GIVEN INFORMATION —
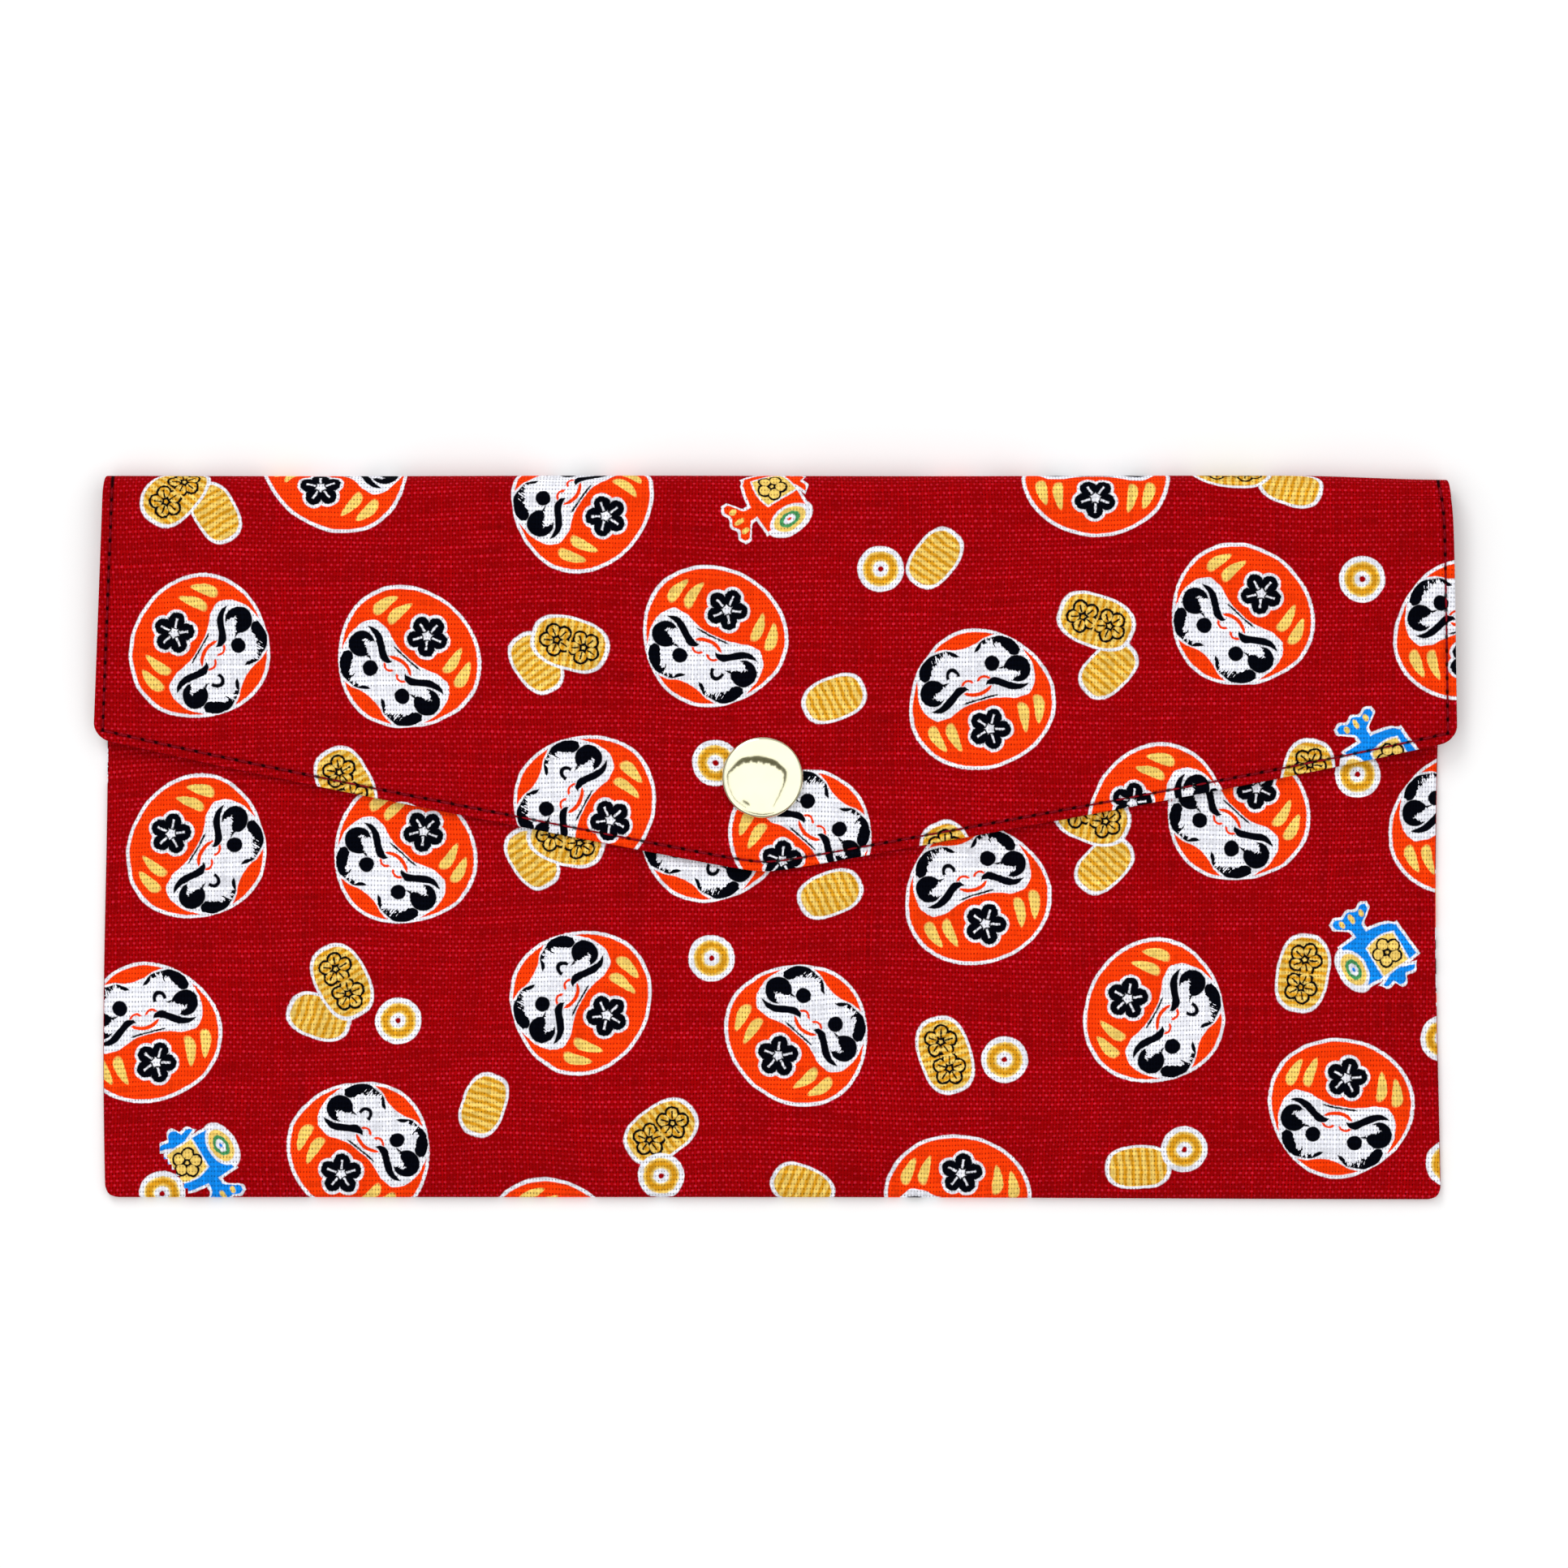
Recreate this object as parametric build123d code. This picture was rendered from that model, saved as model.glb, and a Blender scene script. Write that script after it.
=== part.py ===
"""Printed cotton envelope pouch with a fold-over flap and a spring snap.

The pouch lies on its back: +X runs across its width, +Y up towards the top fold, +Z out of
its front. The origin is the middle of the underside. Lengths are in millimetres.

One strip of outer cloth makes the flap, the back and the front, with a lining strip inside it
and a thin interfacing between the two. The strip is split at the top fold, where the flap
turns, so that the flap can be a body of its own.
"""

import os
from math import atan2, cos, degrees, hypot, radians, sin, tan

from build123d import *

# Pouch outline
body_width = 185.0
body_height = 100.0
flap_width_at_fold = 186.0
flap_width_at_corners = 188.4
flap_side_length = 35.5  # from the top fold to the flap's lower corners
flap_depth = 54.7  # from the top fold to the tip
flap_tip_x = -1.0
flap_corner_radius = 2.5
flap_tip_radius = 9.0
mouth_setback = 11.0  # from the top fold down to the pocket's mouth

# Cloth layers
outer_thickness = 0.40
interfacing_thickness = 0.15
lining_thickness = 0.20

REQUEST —
Copy out the material above in its entirety. Every detail must match.

EXERCISE OUTPUT —
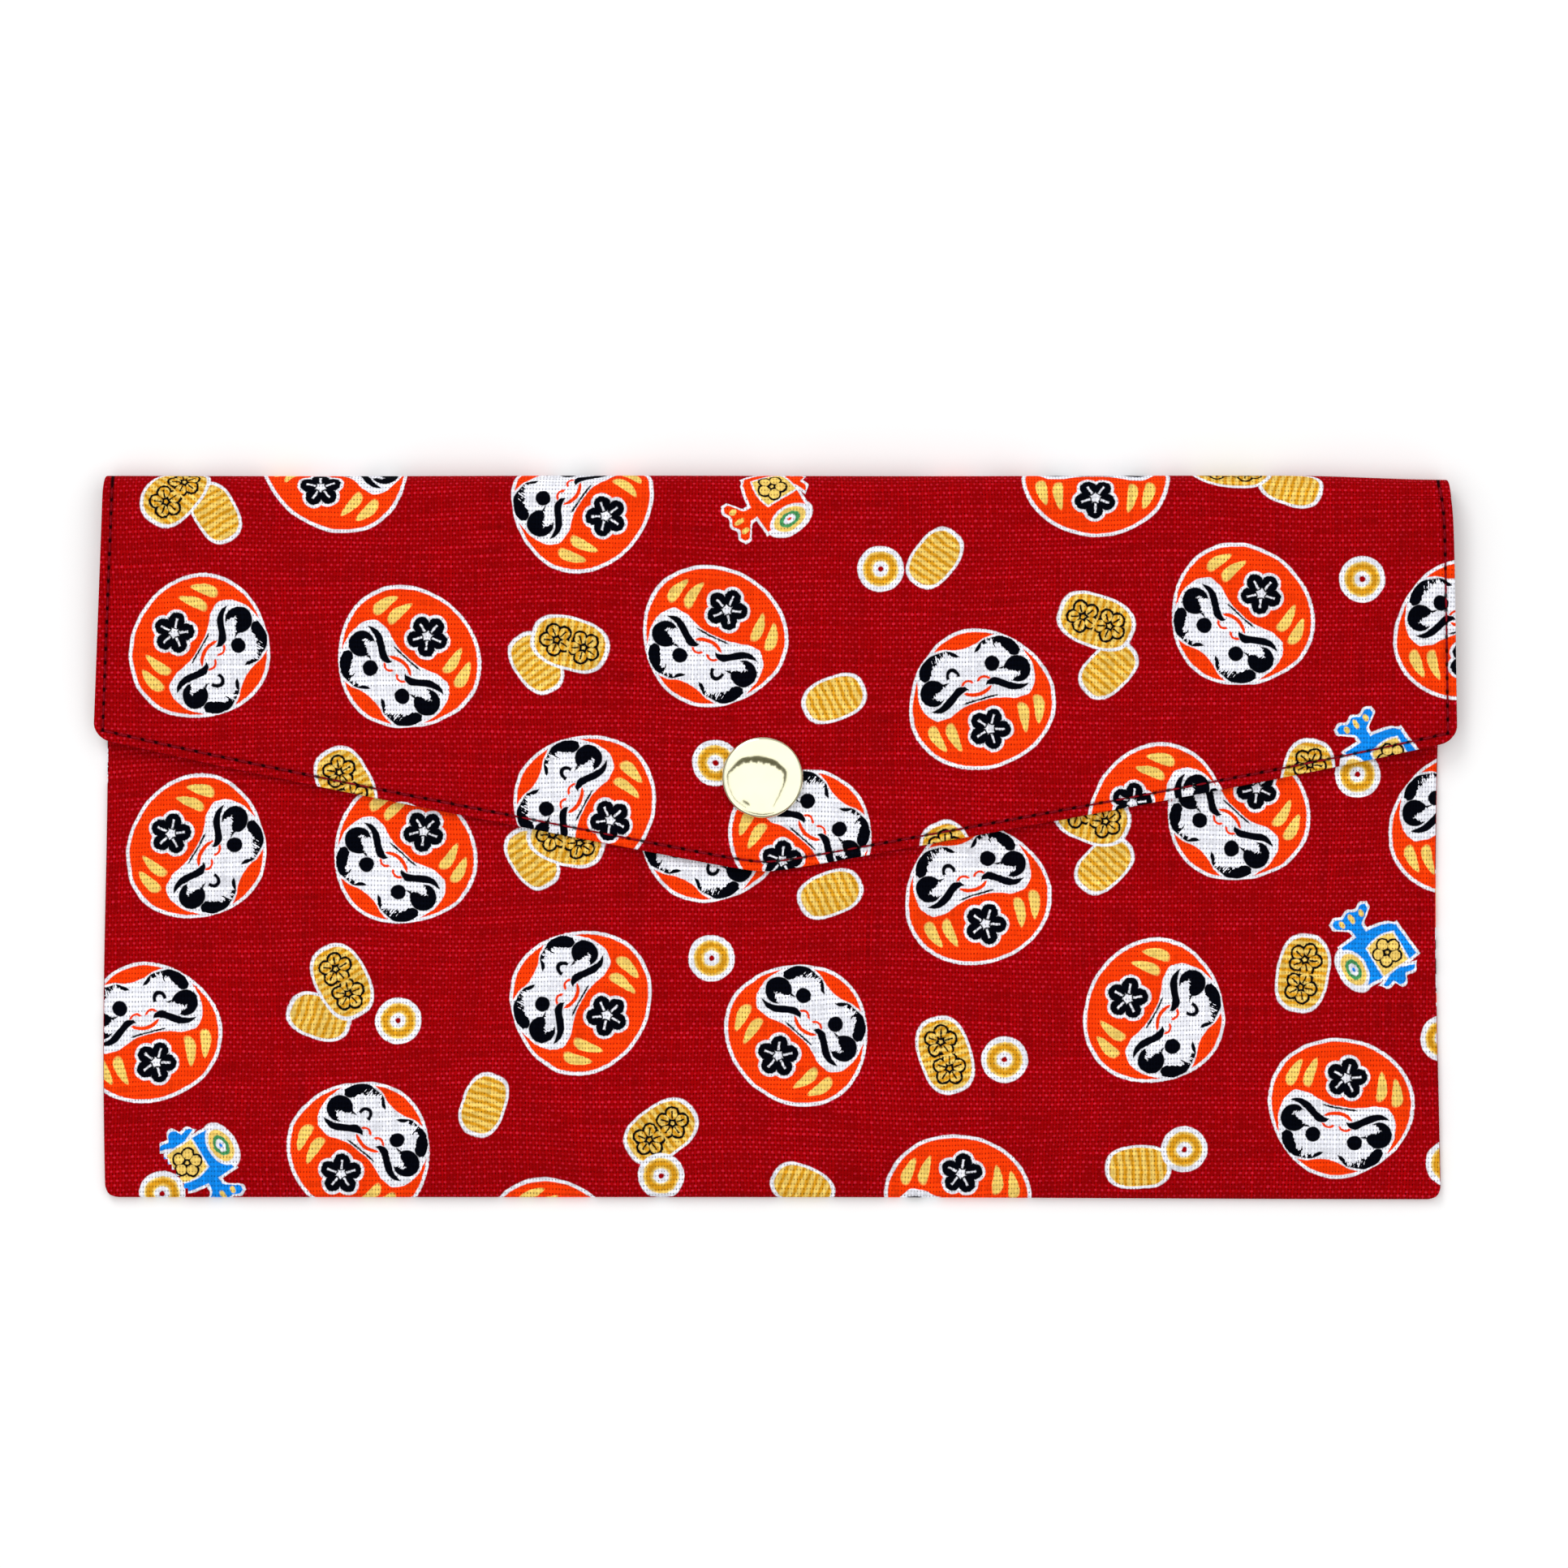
Recreate this object as parametric build123d code. This picture was rendered from that model, saved as model.glb, and a Blender scene script. Write that script after it.
=== part.py ===
"""Printed cotton envelope pouch with a fold-over flap and a spring snap.

The pouch lies on its back: +X runs across its width, +Y up towards the top fold, +Z out of
its front. The origin is the middle of the underside. Lengths are in millimetres.

One strip of outer cloth makes the flap, the back and the front, with a lining strip inside it
and a thin interfacing between the two. The strip is split at the top fold, where the flap
turns, so that the flap can be a body of its own.
"""

import os
from math import atan2, cos, degrees, hypot, radians, sin, tan

from build123d import *

# Pouch outline
body_width = 185.0
body_height = 100.0
flap_width_at_fold = 186.0
flap_width_at_corners = 188.4
flap_side_length = 35.5  # from the top fold to the flap's lower corners
flap_depth = 54.7  # from the top fold to the tip
flap_tip_x = -1.0
flap_corner_radius = 2.5
flap_tip_radius = 9.0
mouth_setback = 11.0  # from the top fold down to the pocket's mouth

# Cloth layers
outer_thickness = 0.40
interfacing_thickness = 0.15
lining_thickness = 0.20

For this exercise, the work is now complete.